Passeio Químico em Canas de Senhorim

[Fui em abril dar uma palestra na Escola de Canas de Senhorim e aproveitei para tirar algumas fotografias e refletir sobre esta povoação interessante, cheia de história e potencialidades, com alunos e professores muito motivados e algo abandonada pelos poderes nacionais e locais. Na altura comi num restaurante muito bom chamado “Zé Pataco”. Entretanto já lá voltei. O ficheiro, no entanto, ficou adormecido e só agora acordou.]

Canas de Senhorim é uma Vila muito antiga, onde estiveram instaladas muitas empresas, mas nunca lá tinha parado. Mas já antes tinha escrito sobre as minas da Urgeiriça que é em Canas de Senhorim (mas não o escrevi) e tinha reparada nas ruínas da Companhia Portuguesa de Fornos Elétricos (CPFE) que se veem da estrada. Tinha-me chamado a atenção em particular um edifício que tinha a palavra “azoto”, mas nunca tive tempo de parar. Em Canas de Senhorim há uma homenagem aos mineiros perto da escola. Trata-se de uma coluna com um relevo em bronze interessante mas de certa forma esquecido num jardim. Como toda a gente já reparou, o cobre (de que o bronze é o principal constituinte) das estátuas, relevos e coberturas começa por ser castanho mas adquire um aspeto verde devido aos óxidos deste metal. Pode também reparar-se noutros lugares, em que nada, quando os materiais são novos, indicia haver cobre, mas lentamente lá vão aparecendo as escorrências e coberturas verdes. Já me perguntei porque algumas coberturas e  estátuas não parece acontecer isso, mas suspeito que tem a ver com serem demasiado novas ou estarem cobertas de verniz. Ou podem ser de aço corten que se cobre com uma camada de óxido avermelhada que de longe pode parecer cobre.

Mas não nos percamos. Virei para a esquerda da estrada onde passo por vezes a caminho da Serra da Estrela. Logo na entrada da vila dei conta de uma fábrica abandonada (infelizmente em Canas há algumas fábricas assim) e reparei nuns dizeres apagados: “Quimigal”. Mais à frente encontrei letreiros novos da ADP (Adubos de Portugal). Para quem não sabe, a ADP é agora do grupo Fertiberia S. A., que está centrado em Espanha. Mas podemos ir ainda mais longe para tentar perceber esta trama. A origem é a CUF (Companhia União Fabril), que depois de nacionalizada ficou com o nome de Quimigal. Entretanto, o Grupo Mello, herdeiro da CUF, voltou a adquiri-la e separou os seus negócios químicos, a que deu o nome de Bondalti, dos negócios da saúde, onde usou o nome CUF, que agora toda a gente associa a hospitais. Entretanto a Bondalti trocou com o grupo espanhol várias fábricas. As de adubos ficaram para o grupo espanhol e as de hipoclorito e cloro para o grupo português. Julgo que estou a simplificar, mas também não tenho toda informação como é óbvio.
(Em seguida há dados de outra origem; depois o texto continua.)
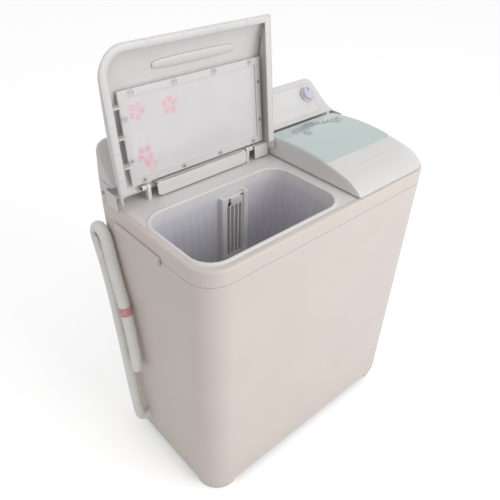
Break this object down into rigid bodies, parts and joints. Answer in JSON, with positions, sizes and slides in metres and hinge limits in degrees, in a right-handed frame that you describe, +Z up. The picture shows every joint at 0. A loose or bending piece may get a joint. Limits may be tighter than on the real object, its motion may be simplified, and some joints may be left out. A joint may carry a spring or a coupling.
{
  "type": "washing machine",
  "caption": "Twin-tub washing machine with a hinged wash lid standing open, a glazed spin lid, control knobs on a rear console and a folded drain hose.",
  "frame": {"origin": "on the floor under the middle of the machine", "axes": "+X to the right of someone standing in front, +Y to the back where the console is, +Z up"},
  "size_m": [0.8145, 0.446, 1.1548],
  "materials": {
    "body_plastic": "satin moulded",
    "frame_plastic": "satin moulded",
    "lid_plastic": "satin moulded",
    "knob_plastic": "satin",
    "window": "pale print behind clear sheet",
    "green_glass": "back-painted glass",
    "tub_plastic": "matt moulded",
    "white_plastic": "moulded",
    "grey_plastic": "moulded",
    "steel": "zinc plated",
    "dark_metal": "painted",
    "cast_metal": "die cast",
    "rubber": "matt",
    "hose_plastic": "flexible",
    "tie_tape": "tape"
  },
  "bodies": {
    "machine": {"cabinet": "body_plastic", "base_plate": "grey_plastic", "feet": "body_plastic", "rear_cover": "steel", "rear_screws": "steel", "top_frame": "frame_plastic", "grips": "frame_plastic", "console_shell": "frame_plastic", "console_panel": "frame_plastic", "console_screws": "steel", "wash_timer": "white_plastic", "spin_timer": "white_plastic", "drain_selector": "white_plastic", "wash_lid_pins": "steel", "spin_lid_pins": "steel", "wash_tub": "tub_plastic", "filter_housing": "tub_plastic", "wash_gearbox": "cast_metal", "drive_belt": "rubber", "wash_motor": "dark_metal", "motor_plate": "dark_metal", "motor_bushes": "rubber", "spin_tub": "tub_plastic", "spin_seal": "rubber", "brake_spring": "steel", "spin_motor": "dark_metal", "spin_motor_plate": "dark_metal", "suspension_springs": "steel", "drain_valve": "white_plastic", "overflow_pipe": "white_plastic", "drain_duct": "white_plastic", "lid_switch": "white_plastic", "capacitors": "grey_plastic", "fill_pipe": "white_plastic", "cord_gland": "grey_plastic", "hose_hook": "white_plastic", "hose_tie": "tie_tape", "drain_hose": "hose_plastic"},
    "wash_lid_body": {"wash_lid": "lid_plastic", "wash_lid_frame": "lid_plastic", "wash_lid_window": "window", "wash_lid_screws": "steel"},
    "spin_lid_body": {"spin_lid": "lid_plastic", "spin_lid_glass": "green_glass"},
    "safety_lid_body": {"spin_safety_lid": "white_plastic"},
    "wash_knob_body": {"wash_timer_knob": "knob_plastic"},
    "drain_knob_body": {"drain_knob": "knob_plastic"},
    "spin_knob_body": {"spin_timer_knob": "knob_plastic"},
    "plunger_body": {"drain_plunger": "grey_plastic"},
    "filter_body": {"lint_filter": "tub_plastic"},
    "agitator_body": {"pulsator": "white_plastic", "pulsator_screw": "steel", "wash_shaft": "steel", "wash_pulley": "cast_metal"},
    "motor_pulley_body": {"motor_pulley": "cast_metal"},
    "drier_body": {"spin_basket": "white_plastic", "spin_shaft": "steel", "brake_drum": "cast_metal"},
    "brake_lever_body": {"brake_lever": "steel"}
  },
  "joints": [
    {"name": "wash_lid_hinge", "type": "hinge", "parent": "machine", "child": "wash_lid_body", "pos_m": [0, 0.108, 0.832], "axis": [1, 0, 0], "range_deg": [0, 96]},
    {"name": "spin_lid_hinge", "type": "hinge", "parent": "machine", "child": "spin_lid_body", "pos_m": [0.231, 0.108, 0.832], "axis": [-1, 0, 0], "range_deg": [0, 95]},
    {"name": "safety_lid_hinge", "type": "hinge", "parent": "machine", "child": "safety_lid_body", "pos_m": [0.231, 0.07, 0.8043], "axis": [-1, 0, 0], "range_deg": [0, 78]},
    {"name": "wash_timer_turn", "type": "hinge", "parent": "machine", "child": "wash_knob_body", "pos_m": [-0.26, 0.186, 0.88775], "axis": [0, -0.7149, 0.6992], "range_deg": [-300, 0]},
    {"name": "drain_selector_turn", "type": "hinge", "parent": "machine", "child": "drain_knob_body", "pos_m": [0.06, 0.186, 0.88775], "axis": [0, -0.7149, 0.6992], "range_deg": [0, 90]},
    {"name": "spin_timer_turn", "type": "hinge", "parent": "machine", "child": "spin_knob_body", "pos_m": [0.314, 0.186, 0.88775], "axis": [0, -0.7149, 0.6992], "range_deg": [-300, 0]},
    {"name": "drain_plunger_lift", "type": "slide", "parent": "machine", "child": "plunger_body", "axis": [0, 0, 1], "range_m": [0, 0.012]},
    {"name": "lint_filter_lift", "type": "slide", "parent": "machine", "child": "filter_body", "axis": [0, 0, 1], "range_m": [0, 0.055]},
    {"name": "pulsator_spin", "type": "hinge", "parent": "machine", "child": "agitator_body", "pos_m": [-0.153, -0.076, 0.345], "axis": [0, 0, 1], "continuous": true},
    {"name": "motor_pulley_spin", "type": "hinge", "parent": "machine", "child": "motor_pulley_body", "pos_m": [-0.3, -0.076, 0.211], "axis": [0, 0, 1], "continuous": true},
    {"name": "basket_spin", "type": "hinge", "parent": "machine", "child": "drier_body", "pos_m": [0.231, -0.063, 0.362], "axis": [0, 0, 1], "continuous": true},
    {"name": "brake_lever_swing", "type": "hinge", "parent": "machine", "child": "brake_lever_body", "pos_m": [0.191, 0.008, 0.295], "axis": [0, 0, -1], "range_deg": [0, 3.2]}
  ],
  "couplings": [
    {"joint": "safety_lid_hinge", "follows": "spin_lid_hinge", "ratio": 0.8},
    {"joint": "brake_lever_swing", "follows": "spin_lid_hinge", "ratio": 0.03358},
    {"joint": "drain_selector_turn", "follows": "drain_plunger_lift", "rad_per_m": 130.8},
    {"joint": "motor_pulley_spin", "follows": "pulsator_spin", "ratio": 3.4}
  ]
}
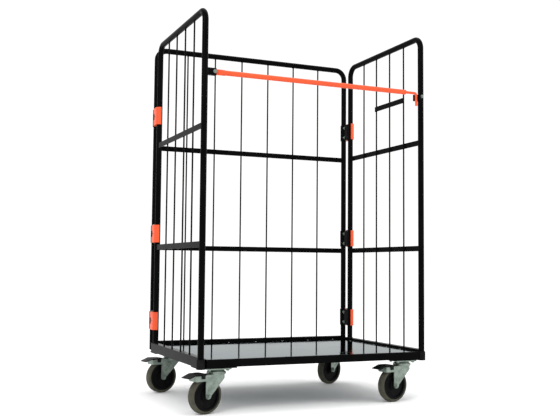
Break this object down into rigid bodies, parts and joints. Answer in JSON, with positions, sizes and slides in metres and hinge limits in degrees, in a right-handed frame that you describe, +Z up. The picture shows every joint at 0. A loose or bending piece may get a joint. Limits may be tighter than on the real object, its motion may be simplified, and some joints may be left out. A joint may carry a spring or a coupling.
{
  "type": "roll cage container",
  "caption": "Open-fronted tubular steel roll cage with hinged barred sides, a fold-up deck, a lift-up restraint bar and braked swivel casters.",
  "frame": {"origin": "on the floor, midway between the side panels and midway between the front posts and the back panel", "axes": "+Z up, +X to the right seen from the open side, -Y towards the open side"},
  "size_m": [1.1569, 0.808, 1.7],
  "materials": {
    "black_paint": "glossy black powder coat",
    "orange_paint": "satin orange powder coat",
    "zinc": "dull zinc plate",
    "deck_steel": "smooth bright galvanised sheet",
    "bumper_black": "moulded black rubber",
    "hub_plastic": "moulded black plastic",
    "tyre_rubber": "olive grey rubber tread",
    "pedal_black": "black coated steel"
  },
  "bodies": {
    "back_panel": {"back_frame": "black_paint", "back_rods": "black_paint", "back_flat_bars": "black_paint", "back_bottom_rail": "black_paint", "back_hinge_leaves": "black_paint", "hinge_pins": "zinc", "deck_lugs": "black_paint"},
    "left_panel": {"left_frame": "black_paint", "left_rods": "black_paint", "left_flat_bars": "black_paint", "left_bottom_rail": "black_paint", "left_foot_sleeve": "bumper_black", "left_hinge_leaves": "orange_paint", "left_mount_plates": "black_paint", "left_caster_bolts": "zinc", "bar_bracket": "black_paint", "bar_pivot_bolt": "zinc", "caster_front_left_plate": "zinc", "caster_rear_left_plate": "zinc"},
    "right_panel": {"right_frame": "black_paint", "right_rods": "black_paint", "right_flat_bars": "black_paint", "right_bottom_rail": "black_paint", "right_foot_sleeve": "bumper_black", "right_hinge_leaves": "orange_paint", "right_mount_plates": "black_paint", "right_caster_bolts": "zinc", "right_handle": "black_paint", "bar_keeper": "black_paint", "caster_front_right_plate": "zinc", "caster_rear_right_plate": "zinc"},
    "deck": {"deck_frame": "black_paint", "deck_sheet": "deck_steel", "deck_cross_members": "black_paint", "deck_eyes": "black_paint"},
    "bar": {"restraint_bar": "orange_paint", "restraint_hook": "orange_paint"},
    "front_left_fork": {"caster_front_left_fork": "zinc", "caster_front_left_axle": "zinc"},
    "front_left_wheel": {"caster_front_left_hub": "hub_plastic", "caster_front_left_tyre": "tyre_rubber"},
    "front_left_pedal": {"caster_front_left_pedal": "pedal_black"},
    "rear_left_fork": {"caster_rear_left_fork": "zinc", "caster_rear_left_axle": "zinc"},
    "rear_left_wheel": {"caster_rear_left_hub": "hub_plastic", "caster_rear_left_tyre": "tyre_rubber"},
    "rear_left_pedal": {"caster_rear_left_pedal": "pedal_black"},
    "front_right_fork": {"caster_front_right_fork": "zinc", "caster_front_right_axle": "zinc"},
    "front_right_wheel": {"caster_front_right_hub": "hub_plastic", "caster_front_right_tyre": "tyre_rubber"},
    "front_right_pedal": {"caster_front_right_pedal": "pedal_black"},
    "rear_right_fork": {"caster_rear_right_fork": "zinc", "caster_rear_right_axle": "zinc"},
    "rear_right_wheel": {"caster_rear_right_hub": "hub_plastic", "caster_rear_right_tyre": "tyre_rubber"},
    "rear_right_pedal": {"caster_rear_right_pedal": "pedal_black"}
  },
  "joints": [
    {"name": "left_panel_swing", "type": "hinge", "parent": "back_panel", "child": "left_panel", "pos_m": [-0.538, 0.35, 0], "axis": [0, 0, -1], "range_deg": [0, 90]},
    {"name": "right_panel_swing", "type": "hinge", "parent": "back_panel", "child": "right_panel", "pos_m": [0.538, 0.35, 0], "axis": [0, 0, 1], "range_deg": [0, 90]},
    {"name": "deck_flip", "type": "hinge", "parent": "back_panel", "child": "deck", "pos_m": [0, 0.357, 0.231], "axis": [-1, 0, 0], "range_deg": [0, 88]},
    {"name": "bar_lift", "type": "hinge", "parent": "left_panel", "child": "bar", "pos_m": [-0.4905, -0.379, 1.42], "axis": [0, -1, 0], "range_deg": [0, 90]},
    {"name": "front_left_swivel", "type": "hinge", "parent": "left_panel", "child": "front_left_fork", "pos_m": [-0.45, -0.341, 0.161], "axis": [0, 0, 1], "continuous": true},
    {"name": "front_left_roll", "type": "hinge", "parent": "front_left_fork", "child": "front_left_wheel", "pos_m": [-0.50479, -0.35671, 0.075], "axis": [0.2756, -0.9613, 0], "continuous": true},
    {"name": "front_left_brake", "type": "hinge", "parent": "front_left_fork", "child": "front_left_pedal", "pos_m": [-0.53075, -0.36415, 0.1535], "axis": [0.2756, -0.9613, 0], "range_deg": [0, 5]},
    {"name": "rear_left_swivel", "type": "hinge", "parent": "left_panel", "child": "rear_left_fork", "pos_m": [-0.45, 0.303, 0.161], "axis": [0, 0, 1], "continuous": true},
    {"name": "rear_left_roll", "type": "hinge", "parent": "rear_left_fork", "child": "rear_left_wheel", "pos_m": [-0.50575, 0.29115, 0.075], "axis": [0.2079, -0.9781, 0], "continuous": true},
    {"name": "rear_left_brake", "type": "hinge", "parent": "rear_left_fork", "child": "rear_left_pedal", "pos_m": [-0.53216, 0.28553, 0.1535], "axis": [0.2079, -0.9781, 0], "range_deg": [0, 5]},
    {"name": "front_right_swivel", "type": "hinge", "parent": "right_panel", "child": "front_right_fork", "pos_m": [0.45, -0.341, 0.161], "axis": [0, 0, 1], "continuous": true},
    {"name": "front_right_roll", "type": "hinge", "parent": "front_right_fork", "child": "front_right_wheel", "pos_m": [0.39387, -0.3509, 0.075], "axis": [0.1736, -0.9848, 0], "continuous": true},
    {"name": "front_right_brake", "type": "hinge", "parent": "front_right_fork", "child": "front_right_pedal", "pos_m": [0.36728, -0.35559, 0.1535], "axis": [0.1736, -0.9848, 0], "range_deg": [0, 5]},
    {"name": "rear_right_swivel", "type": "hinge", "parent": "right_panel", "child": "rear_right_fork", "pos_m": [0.45, 0.303, 0.161], "axis": [0, 0, 1], "continuous": true},
    {"name": "rear_right_roll", "type": "hinge", "parent": "rear_right_fork", "child": "rear_right_wheel", "pos_m": [0.39644, 0.28351, 0.075], "axis": [0.342, -0.9397, 0], "continuous": true},
    {"name": "rear_right_brake", "type": "hinge", "parent": "rear_right_fork", "child": "rear_right_pedal", "pos_m": [0.37107, 0.27427, 0.1535], "axis": [0.342, -0.9397, 0], "range_deg": [0, 5]}
  ]
}
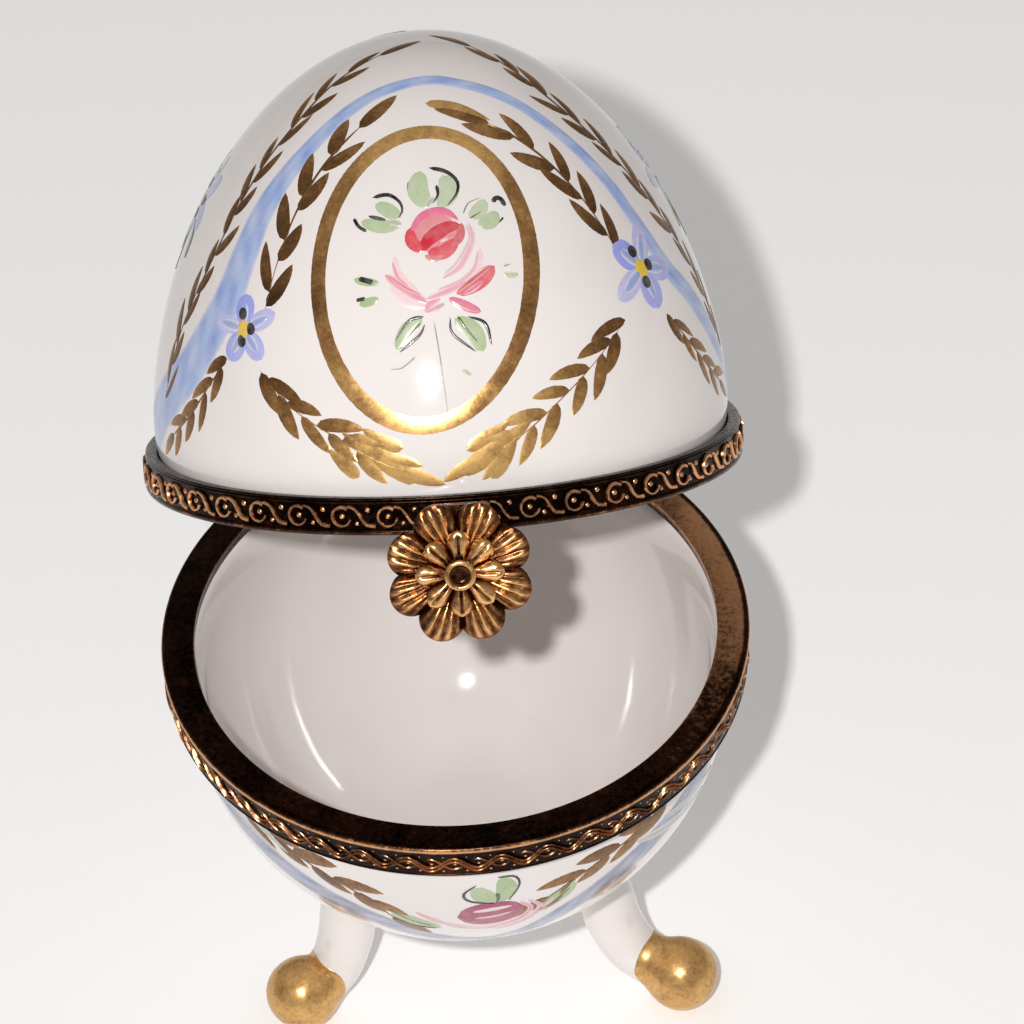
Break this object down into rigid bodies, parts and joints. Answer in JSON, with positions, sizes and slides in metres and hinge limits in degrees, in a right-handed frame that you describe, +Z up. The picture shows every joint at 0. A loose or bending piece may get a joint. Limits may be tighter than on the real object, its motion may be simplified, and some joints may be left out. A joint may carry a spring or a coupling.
{
  "type": "hinged porcelain egg trinket box",
  "caption": "Hand-painted porcelain egg box on ball-toed legs, with gilt-metal mounts, a back hinge and a rosette clasp; the lid stands open.",
  "frame": {"origin": "under the middle of the whole with the lid open as it rests, on the surface that the toes stand on", "axes": "+X to the viewer's right when the clasp faces the viewer, +Y towards the hinge at the back, +Z up; the clasp is at the front, -Y"},
  "size_m": [0.0428, 0.0496, 0.0746],
  "materials": {
    "porcelain": "clear gloss glaze over warm white, hand-painted",
    "mount_brass": "antique, dark in the recesses and rubbed bright on the edges",
    "clasp_brass": "antique gilt, rubbed bright on the raised work",
    "gilding": "burnished gold lustre paint on the toes and the painted work",
    "enamel_colours": "thin hand-painted colours under gloss: pale blue, rose, leaf green and black"
  },
  "bodies": {
    "base": {"footed_bowl": "porcelain", "base_mount": "mount_brass", "hinge_leaf_base": "mount_brass", "hinge_pin": "clasp_brass"},
    "lid": {"lid_shell": "porcelain", "lid_mount": "mount_brass", "hinge_leaf_lid": "mount_brass", "clasp_tongue": "mount_brass", "clasp_rosette": "clasp_brass", "clasp_rivet": "clasp_brass"}
  },
  "joints": [
    {"name": "lid_hinge", "type": "hinge", "parent": "base", "child": "lid", "pos_m": [0, 0.0202, 0.033], "axis": [-1, 0, 0], "range_deg": [-32.7, 57.3]}
  ]
}
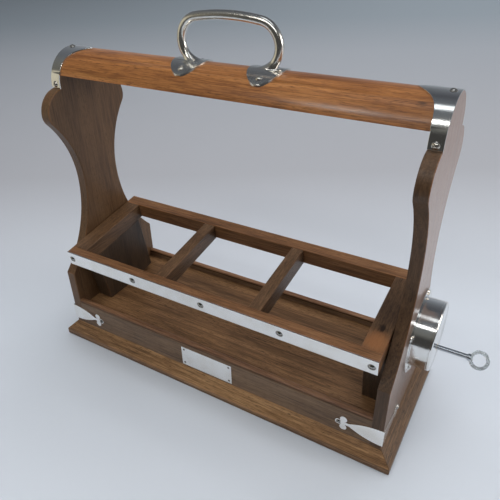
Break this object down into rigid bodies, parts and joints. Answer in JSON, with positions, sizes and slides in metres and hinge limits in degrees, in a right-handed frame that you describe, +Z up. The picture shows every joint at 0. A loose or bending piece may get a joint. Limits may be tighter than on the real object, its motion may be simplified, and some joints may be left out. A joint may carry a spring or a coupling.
{
  "type": "tantalus",
  "caption": "Oak decanter stand with a tilting bottle frame between shaped end panels, a top bar with a loop handle, silver-plated mounts, a tray and a drum lock with its key.",
  "frame": {"origin": "centre of the plinth's underside", "axes": "+X along the stand towards the lock, +Y from the front with the plaque to the back, +Z up"},
  "size_m": [0.4101, 0.138, 0.3292],
  "materials": {
    "plinth_oak": "waxed, grain along the stand",
    "plinth_end_oak": "waxed, grain from front to back",
    "base_oak": "plain",
    "apron_oak": "waxed, grain along the stand",
    "nosing_oak": "waxed",
    "floor_oak": "waxed, grain along the stand",
    "panel_oak": "waxed, upright grain",
    "bar_oak": "polished, grain along the bar",
    "rail_oak": "polished, grain along the rail",
    "cross_oak": "polished, grain from front to back",
    "cheek_oak": "waxed, upright grain",
    "band_silver": "silver plate, polished",
    "handle_silver": "silver plate, polished",
    "strap_silver": "silver plate, worn",
    "plaque_silver": "silver plate, worn, left bare",
    "strip_silver": "silver plate, worn",
    "lock_silver": "silver plate, polished",
    "screw_silver": "silver plate, worn",
    "pin_steel": "turned",
    "lock_brass": "plain",
    "key_steel": "polished"
  },
  "bodies": {
    "stand": {"plinth_front": "plinth_oak", "plinth_back": "plinth_oak", "plinth_left": "plinth_end_oak", "plinth_right": "plinth_end_oak", "base_board": "base_oak", "front_apron": "apron_oak", "back_apron": "apron_oak", "front_nosing": "nosing_oak", "back_nosing": "nosing_oak", "tray_floor": "floor_oak", "left_panel": "panel_oak", "right_panel": "panel_oak", "top_bar": "bar_oak", "left_band": "band_silver", "right_band": "band_silver", "band_screws": "screw_silver", "handle": "handle_silver", "left_foot": "handle_silver", "right_foot": "handle_silver", "handle_screws": "screw_silver", "left_strap": "strap_silver", "right_strap": "strap_silver", "strap_screws": "screw_silver", "plaque": "plaque_silver", "plaque_pins": "screw_silver", "left_pivot": "pin_steel", "right_pivot": "pin_steel", "lock_flange": "lock_silver", "lock_drum": "lock_silver", "lock_screws": "screw_silver", "upper_guide": "lock_brass", "lower_guide": "lock_brass"},
    "frame": {"front_rail": "rail_oak", "rear_rail": "rail_oak", "left_end_rail": "cross_oak", "right_end_rail": "cross_oak", "left_divider": "cross_oak", "right_divider": "cross_oak", "left_cheek": "cheek_oak", "right_cheek": "cheek_oak", "front_strip": "strip_silver", "strip_screws": "screw_silver", "lock_stud": "pin_steel"},
    "bolt": {"lock_bolt": "lock_brass"},
    "arbor": {"lock_arbor": "lock_brass"},
    "key": {"key_shaft": "key_steel", "key_bow": "key_steel"}
  },
  "joints": [
    {"name": "frame_tilt", "type": "hinge", "parent": "stand", "child": "frame", "pos_m": [0, 0, 0.0445], "axis": [-1, 0, 0], "range_deg": [0, 9.25]},
    {"name": "key_turn", "type": "hinge", "parent": "stand", "child": "arbor", "pos_m": [0.18, 0.005, 0.0834], "axis": [-1, 0, 0], "range_deg": [0, 90]},
    {"name": "bolt_throw", "type": "slide", "parent": "stand", "child": "bolt", "axis": [0, 0, 1], "range_m": [0, 0.00481]},
    {"name": "key_out", "type": "slide", "parent": "arbor", "child": "key", "axis": [1, 0, 0], "range_m": [0, 0.03]}
  ],
  "couplings": [
    {"joint": "bolt_throw", "follows": "key_turn", "m_per_rad": 0.003061}
  ]
}
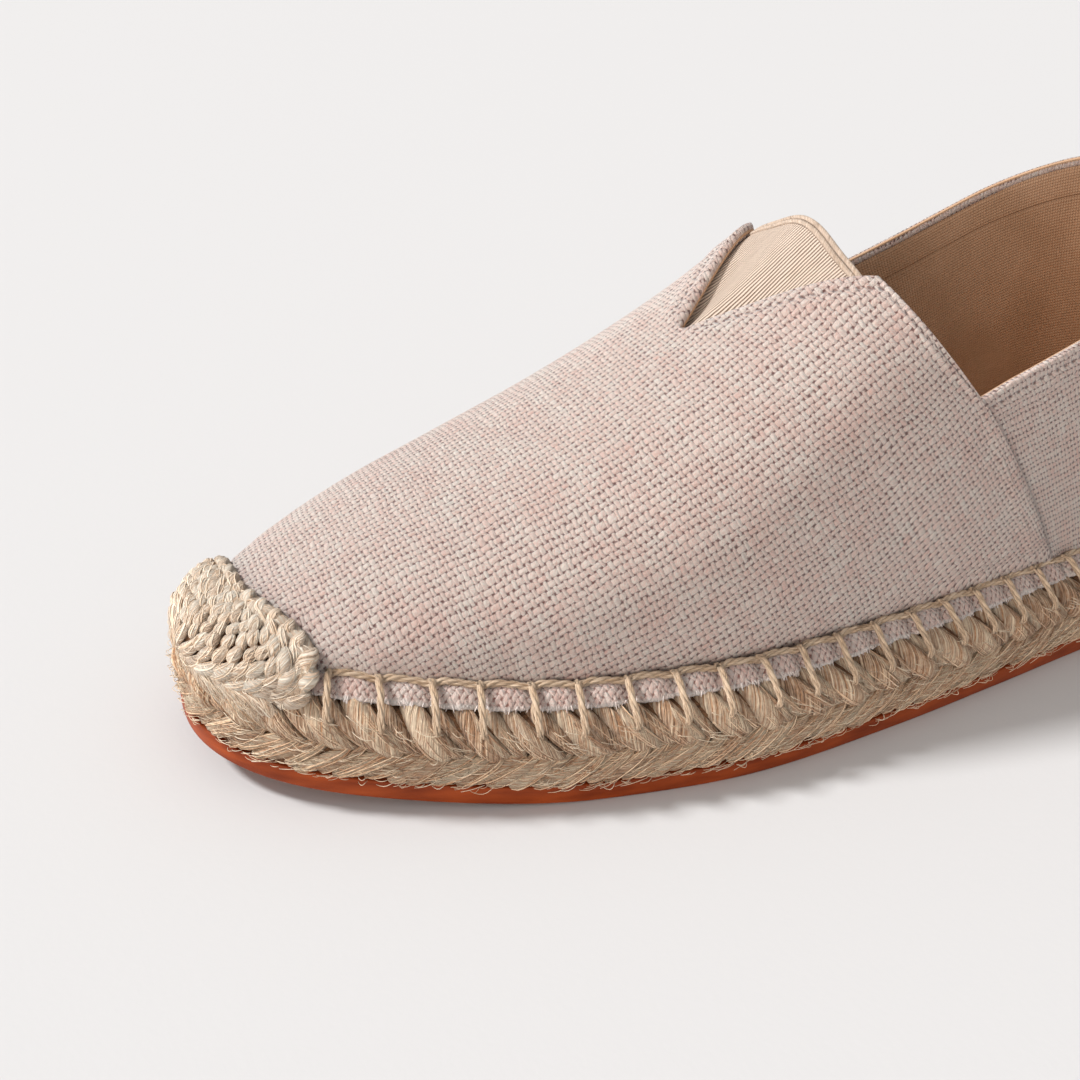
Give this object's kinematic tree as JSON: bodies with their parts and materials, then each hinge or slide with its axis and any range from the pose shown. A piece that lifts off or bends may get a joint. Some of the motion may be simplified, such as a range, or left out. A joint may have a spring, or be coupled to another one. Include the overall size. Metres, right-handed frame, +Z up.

Na CPFE produziu-se, entre outras coisas, carbureto de cálcio que era usado nos gasómetros. Com a junção de água forma-se etileno que depois pode ser queimado, originando a iluminação característica. A reação química é a seguinte

CaC2+H2O → C2H2+CaO

Penso que nesta fábrica também se produziam equipamentos que precisavam de vidro (foi retirada uma grande quantidade deste material da antiga fábrica) e quartzo. Aliás o Museu do Quartzo não é longe, ficando perto de uma lagoa muito bonita que agora está no local onde era extraído o quartzo.  

Todas estas memórias de um tempo que já passou não precisam de ser feias ou estar mal cuidadas.  Podemos ter memórias industriais bem enquadradas e aproveitadas. Na Urgeiriça foi feito um hotel e ficam perto de Canas de Senhorim as termas das Caldas da Felgueira, que remontam ao início do século XIX. Não fui lá, mas lendo o seu sítio na Internet reparei em duas coisas: que a água emerge a 35ºC e que tem algum enxofre. Pode não ser a solução milagrosa para todos os achaques e para rejuvenescer, mas é com certeza benéfica para o corpo e para a mente. E a mente, em particular a memória, é fundamental.